Read this book for well-written stories about people who are charting their own course as free agents. But skip the analysis until the next time you're in the mood for a theological argument.

Rating: 3 stars
Summary: Spend Time Elsewhere
Review: Not a bad book if you have exhausted your list of other business and self-help literature. This book could easily have been reduced by a hundred pages and still made the point that the corporate world of the fifties has been transformed into the free agent world of the 21st century. When Pink focuses on a specific issue the quality of his analysis and the value of the book rises. However, like so many business books of the day it fails to create sustained value and interest. Off to the used rack. (Are there any editors left in the publishing world?)

Rating: 5 stars
Summary: Empowering, well-researched and easy-to-read
Review: During the 1990's, when everyone was working outrageous hours to keep their jobs, my wife and I had numerous conversations about what we predicted would be a nationwide mutiny. We wondered how long people would go on sacrificing their families and personal lives for an ever-increasing workload as a condition of employment. Well, it looks like the mutiny might already be underway.

According to Daniel Pink in his landmark book, Free Agent Nation: The Future of Working for Yourself, the defining chasm came when employees could no longer look to their employer for security. Without security, loyalty to an employer became a thing of the past - replaced by a move toward self-employment (or free agency), and fierce loyalty instead to clients and to personal values and dreams.

If you're a free agent, you will find this book inspiring, empowering and enlightening. In fact, you might even find enough insight to finally explain to your friends and loved ones who "just don't quite get it" just what you do for a living. If you are considering self-employment, this book will be invaluable.
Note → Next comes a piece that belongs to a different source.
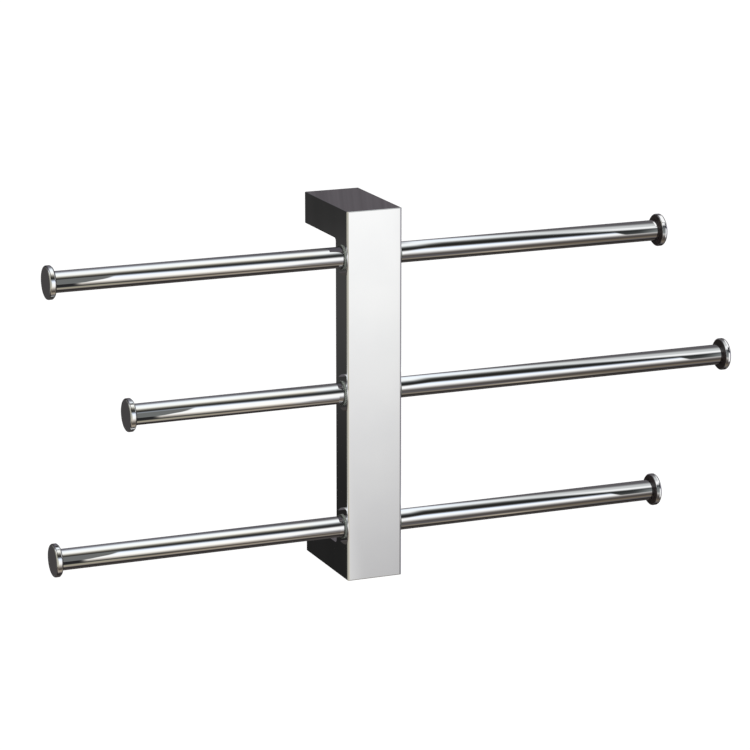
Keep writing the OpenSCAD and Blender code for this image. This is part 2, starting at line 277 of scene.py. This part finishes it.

Daniel Pink makes a compelling case that free agency is a giant step in the direction of a new declaration of independence - this time from "The Organization." Free Agent Nation is a well-researched and easy-to-read study of this revolution.
In an economy where good ideas can be more valuable than last-century physical assets, there is little doubt that a significant shift in attitudes has occurred. Pink backs his case with interesting statistics (that's not an oxymoron). For example:

- Fewer than one in 10 people work for a Fortune 500 company
- Two out of three workers in California don't hold traditional jobs
- Most workers outlive the organizations that employ them
- Independent professionals are twice as likely as others to have personal incomes over $75,000
- Business incorporations are growing five times faster than the population
- 69% of all new businesses are located in the owner's place of residence
- The American economy has twice as many free agents as it has members of labor unions

The impact of such changes will affect each of us - whether we are a free agent or a W-2 worker - and Pink outlines how 20th century institutions and policies will be affected, too.
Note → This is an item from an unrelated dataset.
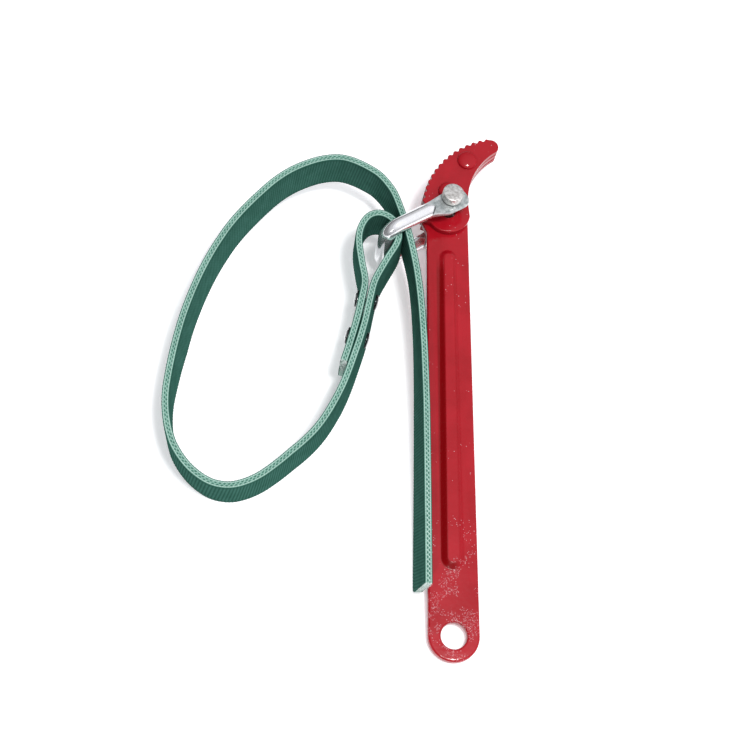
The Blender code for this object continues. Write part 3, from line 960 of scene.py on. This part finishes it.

He even takes free agency a step further and refers to Abraham Maslow's legendary hierarchy of needs: "Only when man's more basic needs are fulfilled will he be free to engage his talents toward realizing his true human potential defined as self-actualization." Has our society reached that point?

Rating: 5 stars
Summary: A manifesto for worker independence in the 21st century
Review: As a traditional corporate employee in a slower moving country this book completely blew my mind. During my frequent travels to the United States I have been catching glimpses of this emerging movement towards free agency, but this book lays it out in full in a way nobody has done before. Not a single aspect of free agency has been overlooked: the economic, the historical, the psychologic, the personal, the social, and the political aspects, along with the advantages, disadvantages, and the plight of the free agents less fortunate cousins (temps), everything is here. The book contains a mixture of personal experience, anectdotes from others, and solid statistics that is just right, it's neither impersonally abstract and theoretical, nor too personal and unrepresentative of the whole. A word of advice: this is not a how-to book. There are no second person directives on becoming a free agent (you should do this...you should try that...etc). It's crafted more along the lines of a sociological study, except that the author's enthusiasm for the subject shows through. Even though he doesn't address the reader directly, all along he seems to be saying: what are you waiting for? You can tell that Pink had fun writing this, which makes his case for free agency all the more convincing. It's sad that most of the trends he documents will be confined to the United States for some time to come, but even then I will be measuring my potential for going solo against what this book documents. I have no doubt that the trend towards worker independence will prevail and prove very positive, and that this book will stand along with Future Shock and Megatrends as one of the most influential and prophetic works of the past 50 years.

Rating: 5 stars
Summary: Dan Pink is brilliant. Period. This book is The Future 101
Review: Dan Pink is brilliant. This is not an overstatement. He gets a monster trend that everyone else has tripped over and ignored. He gets it. He articulates it. It's a GREAT read. Miss this book and you might find yourself in the unemployment line when you could be a thriving free agent. My hardcover copy looks like a textbook from my favorite class in college. His research is outstanding. And don't miss the paperback either - this is a fast moving topic and the paperback has additional material. This is a MUST READ book.

Rating: 5 stars
Summary: Practical Reality
Review: Great book that provides more insight into our New Economy. We come across many more "Free Agents" today than in the past. Employers expect us to be ones as well. Planning moves, assessing the current work situation, and plotting the next adventure is a necessity whether the economy is strong or weak. Our co-workers, friends, family, and even our bosses say things regarding their work situation that wouldn't be thought of only a short time ago. The worker today needs to keep his and her eyes open, constantly looking for another opportunity, that will enhance their marketability. One needs to keep the Antennas and feelers out. For if the worker doesn't do it, there will likely come a time when the Employer will. Today's New Economy is one of constant change. People where I've worked have been referred to as "Old Timers," and they've only been with the company for three years. Very interesting and relevant book. It can help one asses one's situation. The days of Uncle Joe staying at the same corporation or shop ended in the 1970s. This is a very practical book, especially for the oder workforce that isn't particularly well-read to begin with.